When I was 12, I wrote my first short story. It was called "The Trials and Tribulations of the Seventh Grade", and it was awful. It was about about seventh grade students that teach their overbearing teacher a lesson of her own when they set a liquidy water trap that sends her careening down the hall. This stunningly ridiculous incidence is enough to cause introspection within the offending teacher, and an apology to the class. A happy ending ensues with the teacher and students doing crafts and singing Kumbaya.
I issued four printed copies of this masterpiece, covered with gruesome, hand-drawn illustrations of seventh graders that were, apparently, part ape and part skeleton. The only person besides my mother who read the story, cover to hideous cover, was my seventh grade teacher, Ms. Stoops.
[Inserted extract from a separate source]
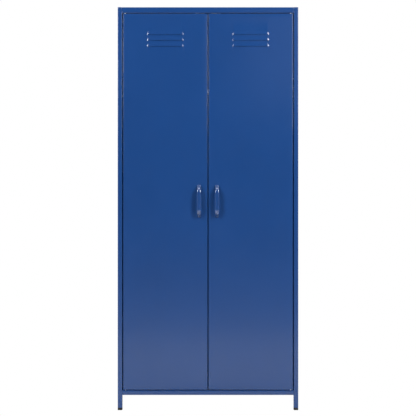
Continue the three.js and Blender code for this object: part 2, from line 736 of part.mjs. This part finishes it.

Ms. Stoops thought my short story was amazing. Ms. Stoops, herself, was an amazing person. Ms. Stoops thought all of my creative efforts, including short stories, poetry, and historical mobiles, were worthy of praise. She wore crazy, colorful clothing, and when I'd bring her one of my nauseatingly trite poems, she would act it out in front of the blackboard, bringing life and drama to the flat words scrawled in my green poetry notebook. She encouraged me to be as creative as possible and celebrated each of my artistic accomplishments in her loving, theatrical style. She challenged me to have a bigger impact, to take bigger risks, and to share my inside with the world around me.
This blog exists, in no small part, because of Ms. Stoops. Because I trust that other people may find value or amusement in what I write, as Ms. Stoops once did. My lab exists, in no small part, because of Ms. Stoops. Because someone once pushed me to develop creative ideas of my own making.
I am grateful.
I am grateful I told her what she meant to my life and my career. I learned today that she has died at the too-soon age of 55. I am grateful that she impacted scores of other children during her life, and I know the world is a better, more interesting place because she was in it.
It is my hope that each one of us has a Ms. Stoops somewhere - someone with a big mind and a big heart to validate our fantastical efforts and to encourage us to move beyond the ordinary.